O diabo tem razão


O aviso angustiado veio no grupo de Whatsapp dos pais da escola. Pedia o máximo de cuidado com o que nossos filhos veem e ouvem porque outro dia, no shopping, a zelosa mamãe testemunhou alguns adolescentes assistindo o vídeo de um cantor que falava de suicídio e demônio. Para comprovar seu compreensível desespero, num gesto de empatia e solidariedade comunal, compartilhou com todos os outros papais e mamães o famigerado vídeo, ilustrativo da maldade a que nossos filhos estão expostos por gente imoral, indecente, depravada, imunda, de coração de pedra.

Resolvi, meio a contragosto, porque preparava o lanche da tarde e não queria perder o apetite, assisti-lo. A letra, cantada na primeira pessoa, personificada numa criança, fala de seu amigo imaginário chamado Bob, “filho de um anjinho que foi caído, inverte o crucifixo, queima a bíblia e outros santos”, que “já achou sua morada aqui” e “não quer sair de mim”. A criança diz à mãe que precisa apresenta-lo, já que Bob “vem cuidar de mim enquanto tu dorme”. Aliás, o amigo imaginário diz que “teu (da mãe) tic-tac tem um efeito extraforte, que tu só levanta no amanhã por pura sorte”. 

A criança também precisa apresentar Bob ao pai. Bob diz que a criança tem “outras mamães” que o pai “esconde até a morte” e que seu (do pai) nariz “fica branquinho usando algo que não pode”. O amigo imaginário protege a criança pegando “a espingarda do papai que ele guarda atrás do armário”, mirando para a porta do quarto e dizendo que ninguém vai entrar ali. O pai vai para o inferno e, de lá, ele não foge, afinal de contas, “meus irmãos eram fetos, que tu ordenou que aborte”. “Não pode não”, termina a letra.

Não é preciso ser intelectualmente superdotado para compreender que a letra da música é sarcástica e irônica, e que não é possível apreende-la literalmente, senão metaforicamente. Revela a hipocrisia das famílias “de bem” que apregoam determinados valores, embora, na prática, pratiquem coisa completamente distinta. Fala do vício em drogas lícitas – o “tic-tac” da mãe – e ilícitas – a cocaína do nariz “branquinho” do pai -, da infidelidade conjugal, do aborto, da posse de armas de fogo e, a meu ver, também de pedofilia, quando Bob fala que ninguém vai entrar no quarto enquanto ele estiver na porta com a espingarda. Bem e mal, portanto, são conceitos relativos, dependem da perspectiva. O demônio incorporado no amigo imaginário, um “anjinho caído”, alerta a criança para os perigos da vida, reafirmando, inclusive, que certos comportamentos dos pais são errados, “não pode, não pode, não pode”. Quem é o mal? Quem é o bem?

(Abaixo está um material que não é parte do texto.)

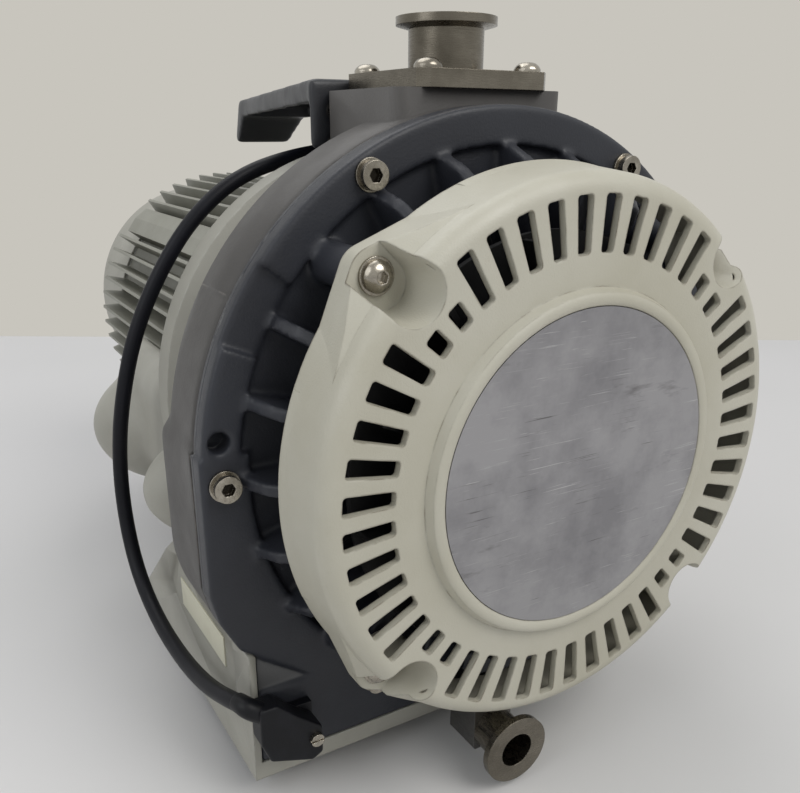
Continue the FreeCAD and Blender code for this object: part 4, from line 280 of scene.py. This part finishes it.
def scratched(name, colour, cloud, bright, dark):
    """Polished sheet that years of wiping have clouded, with scratches in several directions. A scratch
    field has its turn, its scale along and across the scratches, how rare they are, and its tone."""
    look = Look(name)
    clouds = look.ramp(look.noise(26.0, 5.0, 0.65), 0.38, 0.62)
    body = look.mixed(clouds, colour, cloud)
    height = None
    fields = (
        (0.5, 34.0, 1500.0, 0.66, bright),
        (1.5, 26.0, 1900.0, 0.67, bright),
        (2.4, 40.0, 1400.0, 0.66, dark),
        (0.12, 22.0, 1200.0, 0.65, dark),
        (2.9, 60.0, 1700.0, 0.66, bright),
    )
    for turn, along, across, rare, tone in fields:
        lines = look.noise(1.0, 2.0, 0.7, look.mapped((along, along, across), turn))
        where = look.ramp(look.noise(24.0 + 11.0 * turn, 3.0), 0.5, 0.62)
        share = look.times(look.ramp(lines, rare, rare + 0.05), where)
        body = look.mixed(look.times(share, 0.7), body, tone)
        height = share if height is None else look.plus(height, share)
    smears = look.noise(1.0, 5.0, 0.7, look.mapped((14.0, 14.0, 60.0)))
    look.shade(Base_Color=look.mixed(look.ramp(smears, 0.6, 0.7, 0.0, 0.6), body, dark),
               Roughness=look.ramp(clouds, 0.0, 1.0, 0.28, 0.42),
               Normal=look.bump(height, 0.2, 0.00005),
               Metallic=0.8)


# A patch has the place along the shaft where it starts, its middle, how far it reaches from there, and its
# tone. All three are painted light: a painted highlight on the web over the foot, painted shade on the
# inlet block's front, and painted shade on the floors of the screw heads' sockets.
CORNER_WEB_HIGHLIGHT = (at(0.0, 51.1, 0.0).y, at(-99.0, 51.5, -90.0), 0.031, (92, 92, 92))
BLOCK_FRONT_SHADE = (-1.0, at(0.0, 75.0, 125.0), 0.085, (46, 48, 54))
SOCKET_FLOOR_SHADE = (at(0.0, 46.4, 0.0).y, at(0.0, 46.4, 0.0), 1.0, (38, 35, 31))

# Each look is named after its material slot, apart from drum_paint and screw_head_steel.
painted("cream_paint", (184, 181, 167), (170, 166, 149), (118, 110, 94), 0.42, 1400.0, 0.0011)
# dark_casing carries a painted highlight: a lighter grey on the web over the foot, standing in for light
# falling on it.
painted("dark_casing", (46, 48, 54), (38, 39, 44), (128, 127, 125), 0.42, 1100.0, 0.0008, 0.35, CORNER_WEB_HIGHLIGHT)
# drum_paint carries painted shade: its faces that look to the front near the inlet block are painted
# darker.
painted("drum_paint", (78, 76, 74), (63, 61, 59), (132, 126, 118), 0.46, 900.0, 0.0010, 0.35, BLOCK_FRONT_SHADE)
painted("beige_casting", (160, 158, 148), (142, 140, 130), (186, 184, 176), 0.5, 1000.0, 0.0012)
painted("motor_paint", (140, 139, 128), (122, 121, 110), (170, 168, 160), 0.5, 1200.0, 0.0004)
painted("handle_paint", (46, 47, 51), (38, 39, 42), (92, 91, 90), 0.4, 1300.0, 0.0009, 0.4)
scratched("plate_metal", (158, 157, 159), (134, 133, 136), (196, 195, 195), (84, 82, 82))
metal("port_steel", (140, 134, 123), (94, 89, 80), 0.26, (300.0, 300.0, 2400.0))
metal("screw_steel", (196, 190, 178), (112, 106, 96), 0.22, (700.0, 700.0, 700.0))
# screw_head_steel carries painted shade: the floors of the heads' sockets are painted darker.
metal("screw_head_steel", (196, 190, 178), (112, 106, 96), 0.22, (700.0, 700.0, 700.0), patch=SOCKET_FLOOR_SHADE)
metal("block_alloy", (120, 119, 116), (92, 91, 90), 0.4, (400.0, 400.0, 1500.0))
metal("bearing_steel", (190, 190, 190), (150, 150, 150), 0.25, (500.0, 500.0, 500.0))
metal("iron", (120, 116, 110), (86, 82, 78), 0.5, (900.0, 900.0, 900.0))
metal("windings", (176, 104, 66), (128, 72, 46), 0.4, (1500.0, 200.0, 1500.0))
metal("scroll_alloy", (186, 186, 186), (150, 150, 150), 0.35, (400.0, 400.0, 400.0))
moulded("black_plastic", (13, 14, 18), (27, 28, 34), 0.42, 1500.0, 0.0006, 0.25)
moulded("lead_rubber", (12, 13, 20), (22, 23, 32), 0.4, 1800.0, 0.0006, 0.2)
moulded("feet_rubber", (34, 34, 36), (60, 59, 58), 0.75, 1300.0)
moulded("seal_rubber", (26, 26, 27), (46, 46, 46), 0.6, 1500.0)
moulded("tip_seal", (88, 84, 78), (108, 104, 96), 0.5, 1500.0)
moulded("fan_plastic", (20, 20, 22), (36, 36, 38), 0.5, 1300.0)
moulded("blank_label", (206, 203, 182), (188, 184, 162), 0.5, 900.0, 0.0003)


def dress_nodes():
    for part in frame["record"]["subparts"]:
        look = "screw_head_steel" if part["node"] == "casing_screws" else part["material_slot"]
        mesh = nodes[part["node"]].data
        mesh.materials.clear()
        mesh.materials.append(LOOKS[look])


dress_nodes()


# Castings: a cast piece is the CAD solid, with its visible side given one soft skin

WELD_GAP = 1e-6
CUT_GAP = 1e-7
FADE = 0.010
SHARP_ANGLE = math.radians(32.0)


def working_copy(name):
    """A node's mesh with its split corners joined."""
    work = bmesh.new()
    work.from_mesh(nodes[name].data)
    bmesh.ops.remove_doubles(work, verts=work.verts, dist=WELD_GAP)
    return work


def cut(work, axis, place, keep_above):
    """Keeps one side of a cut square to an axis, and closes it."""
    normal = Vector((0.0, 0.0, 0.0))
    normal[axis] = 1.0
    everything = work.verts[:] + work.edges[:] + work.faces[:]
    made = bmesh.ops.bisect_plane(work, geom=everything, dist=CUT_GAP, plane_co=normal * place,
                                  plane_no=normal, clear_inner=keep_above, clear_outer=not keep_above)
    rim = [item for item in made["geom_cut"] if isinstance(item, bmesh.types.BMEdge)]
    bmesh.ops.triangle_fill(work, use_beauty=True, edges=rim)
    return work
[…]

O vídeo não é apologia de nada. Os temas tratados ali devem, sim, caso venham à tona, ser discutidos numa linguagem apropriada à faixa etária – estamos falando, no caso da mamãe que alertou aos outros pais da escola, de crianças de dez anos. Reduzir a letra da música às palavras soltas, à literalidade fora do contexto, é ingênuo, infantil, pueril. Adultos que pensam e se comportam assim, incapazes de interpretar textos, deveriam retornar aos bancos escolares, ao lado dos próprios filhos.

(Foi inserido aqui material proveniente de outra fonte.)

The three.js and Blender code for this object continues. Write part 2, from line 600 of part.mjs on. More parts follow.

Alguém, no grupo virtual, exclamou “Jesus proteja nossos filhos!”. Bem, se depender dele, Bob terá muito trabalho.



Comentários

Anônimo disse…
Alguém escreveu sobre a dificuldade de as pessoas hoje saberem ler textos com ironia, metáforas e parábolas. Se Jesus escrevia usando parábolas há mais de 2mil anos, será que regredimos na interpretação?
Em sala de aula, curso de Pedagogia, vejo trabalhando com alunos sobre esse tipo de dificuldade. Muito bom texto. abç. do Raymundo de Lima(REA)
Sandra Pinto disse…
Está muito difícil lidar com o preconceito enraizado. Muitos tem dificuldade de interpretar devido à falta de estudo, mas há também os que são conduzidos por gente inescrupulosa que usa o medo como arma de dominação. Seu texto é uma luz nesse momento trevoso.